In 2003, electronics giant Philips decided to sell 100 million shares (American Depositary Shares or ADSs) in Taiwan Semiconductor Manufacturing Company (Ticker TSM) – about a billion dollars worth. For a few million bucks, Goldman and Merrill Lynch helped with the sale.

Normally, these investment banks would have to drum up demand for the stock. It has been frowned upon for an investment bank to issue favorable recommendations for stocks that they are selling ever since the 2000 bubble crash, so this would mean a lot of pavement pounding, which slows down deals.

Instead, the investment bankers apparently found some hedge funds to take big chunks of the stock off their hands. But why would a hedge fund want to speculate on the day-to-day gyrations of a tech stock?

They wouldn’t, which is why the hedge fund shorts the stock in the days before they buy the stock in the offering. ‘Shorting a stock’ means borrowing shares from other investors (probably clients of Goldman Sachs and Merrill Lynch), and then selling them with the hopes of buying the shares back at a lower price.

It’s the Wimpy from Popeye trade: I’ll gladly give you your shares back Tuesday if you give them to me today, and it has risks – big risks. If the stock takes off, the short seller loses money. The short sellers can even lose more money than they earned selling the stock because, although a stock can only fall to zero, it can also triple in price.

But what if a hedge fund knew they could get, say, 7 million shares in the TSM offering at the guaranteed price of $10.77 per share?
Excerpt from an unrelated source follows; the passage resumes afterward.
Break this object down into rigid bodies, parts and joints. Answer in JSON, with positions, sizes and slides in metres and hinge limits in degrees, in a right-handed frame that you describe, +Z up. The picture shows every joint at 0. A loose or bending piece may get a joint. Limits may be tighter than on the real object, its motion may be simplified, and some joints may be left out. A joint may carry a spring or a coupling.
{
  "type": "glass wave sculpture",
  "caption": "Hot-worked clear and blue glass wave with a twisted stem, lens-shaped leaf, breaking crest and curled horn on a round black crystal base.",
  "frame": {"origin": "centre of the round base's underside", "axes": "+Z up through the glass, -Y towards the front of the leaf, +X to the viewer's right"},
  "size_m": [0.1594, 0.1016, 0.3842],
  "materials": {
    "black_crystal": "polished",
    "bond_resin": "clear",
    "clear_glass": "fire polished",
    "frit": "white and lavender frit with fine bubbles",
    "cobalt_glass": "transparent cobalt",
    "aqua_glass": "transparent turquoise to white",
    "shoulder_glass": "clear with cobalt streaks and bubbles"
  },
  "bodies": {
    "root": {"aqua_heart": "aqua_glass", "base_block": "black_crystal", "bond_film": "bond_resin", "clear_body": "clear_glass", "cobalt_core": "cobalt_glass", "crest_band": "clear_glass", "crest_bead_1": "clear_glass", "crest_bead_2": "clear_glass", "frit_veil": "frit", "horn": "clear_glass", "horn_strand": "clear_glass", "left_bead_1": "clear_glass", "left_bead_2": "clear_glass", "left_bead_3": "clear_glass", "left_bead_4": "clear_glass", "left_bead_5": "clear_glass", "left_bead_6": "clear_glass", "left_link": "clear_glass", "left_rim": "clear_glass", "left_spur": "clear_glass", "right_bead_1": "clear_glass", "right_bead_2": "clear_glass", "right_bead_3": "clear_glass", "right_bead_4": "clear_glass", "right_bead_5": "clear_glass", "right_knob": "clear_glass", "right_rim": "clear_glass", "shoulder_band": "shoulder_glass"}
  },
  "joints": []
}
Well then, selling some shares short at $11.50 two days before you buy the shares for $10.77 from Goldman isn’t so risky after all…they just hand off the $10.77 shares to the person they borrowed them from to cover the short, so to speak.
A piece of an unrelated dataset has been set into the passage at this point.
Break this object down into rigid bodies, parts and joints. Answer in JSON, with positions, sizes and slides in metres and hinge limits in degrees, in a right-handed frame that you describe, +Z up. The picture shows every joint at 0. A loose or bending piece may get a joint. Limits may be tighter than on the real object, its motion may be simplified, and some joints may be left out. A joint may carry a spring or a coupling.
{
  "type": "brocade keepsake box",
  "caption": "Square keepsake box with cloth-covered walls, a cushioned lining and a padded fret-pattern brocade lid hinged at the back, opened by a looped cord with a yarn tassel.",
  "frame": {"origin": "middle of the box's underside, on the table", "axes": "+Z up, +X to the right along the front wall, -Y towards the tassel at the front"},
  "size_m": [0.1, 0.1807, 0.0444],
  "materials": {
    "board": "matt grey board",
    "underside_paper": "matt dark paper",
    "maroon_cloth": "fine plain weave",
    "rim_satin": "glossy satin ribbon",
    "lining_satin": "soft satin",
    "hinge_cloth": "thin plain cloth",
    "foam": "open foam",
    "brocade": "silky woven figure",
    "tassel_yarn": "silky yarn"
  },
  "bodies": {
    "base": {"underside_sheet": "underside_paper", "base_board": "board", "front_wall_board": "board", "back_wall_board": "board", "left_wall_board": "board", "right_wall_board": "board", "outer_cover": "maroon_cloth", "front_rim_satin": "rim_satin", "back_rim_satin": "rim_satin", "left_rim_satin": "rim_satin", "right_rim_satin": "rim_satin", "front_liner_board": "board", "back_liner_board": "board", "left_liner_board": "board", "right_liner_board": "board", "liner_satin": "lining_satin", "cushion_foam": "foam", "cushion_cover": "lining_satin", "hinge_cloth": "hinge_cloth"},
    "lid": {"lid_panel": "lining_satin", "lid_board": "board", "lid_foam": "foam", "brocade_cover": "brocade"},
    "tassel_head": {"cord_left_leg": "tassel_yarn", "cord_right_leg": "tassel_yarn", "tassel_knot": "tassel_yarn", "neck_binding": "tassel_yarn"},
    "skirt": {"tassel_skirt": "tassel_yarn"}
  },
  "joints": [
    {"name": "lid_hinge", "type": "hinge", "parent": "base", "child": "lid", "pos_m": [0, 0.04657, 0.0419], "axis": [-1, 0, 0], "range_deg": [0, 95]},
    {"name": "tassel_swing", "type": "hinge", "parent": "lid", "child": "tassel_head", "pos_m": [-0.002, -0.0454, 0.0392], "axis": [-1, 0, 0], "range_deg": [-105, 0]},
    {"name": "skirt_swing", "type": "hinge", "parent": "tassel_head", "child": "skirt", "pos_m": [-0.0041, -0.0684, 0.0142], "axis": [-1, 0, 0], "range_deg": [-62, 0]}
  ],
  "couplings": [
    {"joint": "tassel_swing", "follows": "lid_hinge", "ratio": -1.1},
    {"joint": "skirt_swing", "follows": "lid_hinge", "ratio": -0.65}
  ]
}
What about the poor saps who bought TSM shares at $11.50 from the hedge fund, not knowing the offering price was going to be at $10.77 in the very near future? Maybe they should quit whining and start paying the high hedge fund fees to join the "in" crowd.

The securities rule in question is sort of a vague catch-all to try to weed out these sorts of tricks, but it doesn’t really do the job, hence the lame settlements. Frankly, being effectively both short and long, any one stock (directly or through various derivatives or contractual pre-sales) is questionable and is likely a tax avoidance scheme at best and flat-out securities fraud at worst.

But what’s so bad about a hedge fund essentially acting as a stock underwriter anyway? If GLG was genuinely taking on risk by shorting the stock, and if they had no pre-arranged deal to find out what price they were getting the stock at and to thereby cover the short, then no muss no fuss. In reality, somewhere between a 100% risk-free trade and a normal trade took place. Arbitraging the price gap between the outsider and insider price can be as questionable as insider trading.

What’s so bad about a risk-free trade? Nothing, for GLG investors. Remember the great mutual fund timing scandal? The result of hedge funds skimming near risk-free profits from ordinary mutual funds was lower rewards for mutual fund investors.

Risk-free trades effectively skim profits off the market – leaving the same risk but lower returns for everybody else. The market as a whole only has so much profit. This profit comes at a cost, and that cost is risk. Skimming the profit while leaving the risk means less reward for everybody else.

It’s like ordering a $25 porterhouse steak at a restaurant, noticing that the filet mignon part was missing, and being informed by the waiter that a hedge fund patron cut it off your steak on its way from the kitchen.

We’ll leave you with one funny line from the secondary stock offering documents, "...we are not aware of any plans by any major shareholders to dispose of significant numbers of common shares…"

Of course not, they disposed of them before the offering.